คุณวุฒิ บุญฤกษ์ 4 ก.ค. 2560 | อ่านแล้ว 3741 ครั้ง


The main subject of this study Contested Public Spheres:Female Activism and Identity Politics in Malaysia by Spiegel is women’s organizations in Malaysia and their negotiations of global concepts such as women’s rights, gender equality, violence against women, empowerment, and development. The researcher was interesting in exploring how the negotiation take place within the tension between a growing cultural fragmentation of the Western and the Islamic world and a  growing interwovenness of connectivity of women’s organizations and other discursive formations worldwide. This fieldwork took six months of empirical research in Malaysia in 2004. The main goal here was to challenge and research about “global everyday” (Appadurai 2000) of civil society actors in Malaysia and focuses on how social activists belonging to different branches of the women’s movement selectively appropriate, transform and even create global meanings and materialize them in local practices. The force in an empirically grounded way of globalization is still very limited. Therefore, this was an attempt to study a grounded globalization or perspective on globalization from below.

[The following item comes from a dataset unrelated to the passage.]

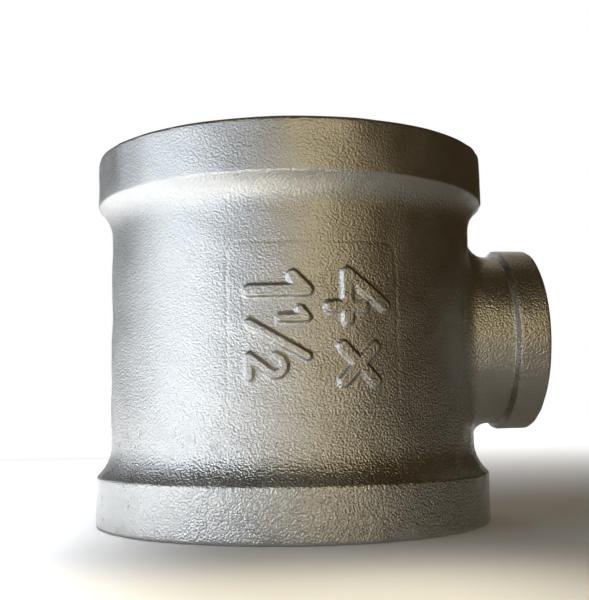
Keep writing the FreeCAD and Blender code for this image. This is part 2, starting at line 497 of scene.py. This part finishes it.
chamber_kept[opening_low:opening_high, :OPENING_CELLS] = False
skin(chamber_quads[chamber_kept])
inner_around = FIRST_CORNER - even_turns(4 * OPENING_CELLS)
inner_blend = rolled_blend(inner_around, CHAMBER_RADIUS, WATERWAY_RADIUS, WATERWAY_BLEND, INNER_BLEND_ROWS)
opening_points = np.concatenate(points)[window_ring(chamber, opening_low, opening_high, 0, OPENING_CELLS)]
inner_apron = spread_ring(unrolled(opening_points), unrolled(inner_blend[0]), INNER_APRON_ROWS)
skin(grid_quads(place(on_barrel(inner_apron[..., 0], inner_apron[..., 1], CHAMBER_RADIUS)), closed=True))
skin(grid_quads(place(inner_blend), closed=True))
waterway_end = about_branch(inner_around, BRANCH_REACH - BRANCH_TAP["end"], WATERWAY_RADIUS)
skin(grid_quads(place(spread_ring(inner_blend[-1], waterway_end, WATERWAY_ROWS)), closed=True))

# The casting as one closed piece.
# Everything above is one lump of iron, so its surfaces are joined here, and the skin that the sand left is
# given its low waves and the ground line where the halves of the mould met.
MM = 0.001
PER_METRE = 1000
# In metres: points this near are one, and edges this short are dropped
MERGE_WITHIN = 2e-6
SMALLEST_EDGE = 1e-7
# In millimetres, as all of the casting's sizes
WAVES = 9
WAVE_LENGTHS = (8, 34)
WAVE_HEIGHT = 0.12
PARTING_HEIGHT = 0.12
PARTING_HALF_WIDTH = 1.1
PARTING_WAVES = (3.1, 7.3, 5.0)
NICK_HEIGHT = 0.5
NICK_HALF_HEIGHT = 1.4
# Each knock is its turn in degrees, its half length round the rim and its depth
NICKS = [
    (-100.5, 1.9, 0.55),
    (-69.5, 2.6, 0.7),
    (-65.5, 1.6, 0.45),
    (-128, 1.7, 0.4),
    (150, 2.4, 0.6),
    (64, 1.9, 0.5),
]
# Only points farther than these from the axes are skin, and near an end face they keep to its plane
SKIN_FROM_RUN = 60.5
SKIN_FROM_BRANCH = 27.5
FACE_FADE = 2.5
NO_DIVIDING_BY_ZERO = 1e-6


def sand_waves(spots):
    """Low waves of a cast skin: a sum of sine waves in all directions, 8 to 34 millimetres long.

    The sum is held below 1.2 WAVE_HEIGHT and lowered by that, so that the skin never stands proud.
    """
    chance = np.random.default_rng(7)
    total = np.zeros(len(spots))
    for length in np.geomspace(*WAVE_LENGTHS, WAVES):
        direction = chance.normal(size=3)
        direction = direction / np.linalg.norm(direction)
        total += np.sin(2 * math.pi * (spots @ direction) / length + chance.uniform(0, 2 * math.pi))
    crest = 1.2 * WAVE_HEIGHT
    return np.minimum(total * WAVE_HEIGHT / math.sqrt(WAVES), crest) - crest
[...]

What the researcher brought into attention is the discourses at the level of everyday life and the formal political practices on the level of collective action. The researcher gave many example cases of Malaysian women in the movement or work in women’s organizations. This is to understand the global-local nexus of Malaysian women’s organizations. The researcher tries to understand the changing gender relations in a translocalising world and to show how societal transformation is shaped by the translocal agency of social movements. Within this research, they have seen the attempt to break the stereotypes and generalisations which dominate the public discourses on women and Islam and to contrast these uni-dimensional accounts with empirically grounded multi-dimensional perspectives.

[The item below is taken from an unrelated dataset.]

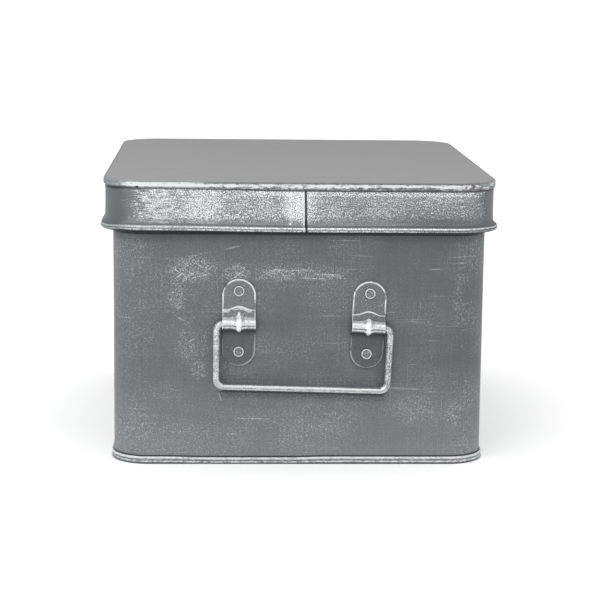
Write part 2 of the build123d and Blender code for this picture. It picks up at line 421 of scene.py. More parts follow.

Identity are among the topic which Spiegel interested in. Among the world, the dominant Western culture are being challenged by Islam identities, there are counter-identities action as well. This work shows how Malaysian women’s movements relate to identity politics at the national and global levels and where are the location of Malaysian women activists in the global map and what identity they are constructing.

Moreover, the local and the global dimension is also an important aspect of this study. Spiegel used of the concept of social space for researching the translocality of the negotiation of gender relations. Moreover, how these women activists carry out their everyday life political practice and they contribute to the transnational discursive arenas are interesting. The women’s rights concepts that these Malaysian women’s group are fighting were also examined.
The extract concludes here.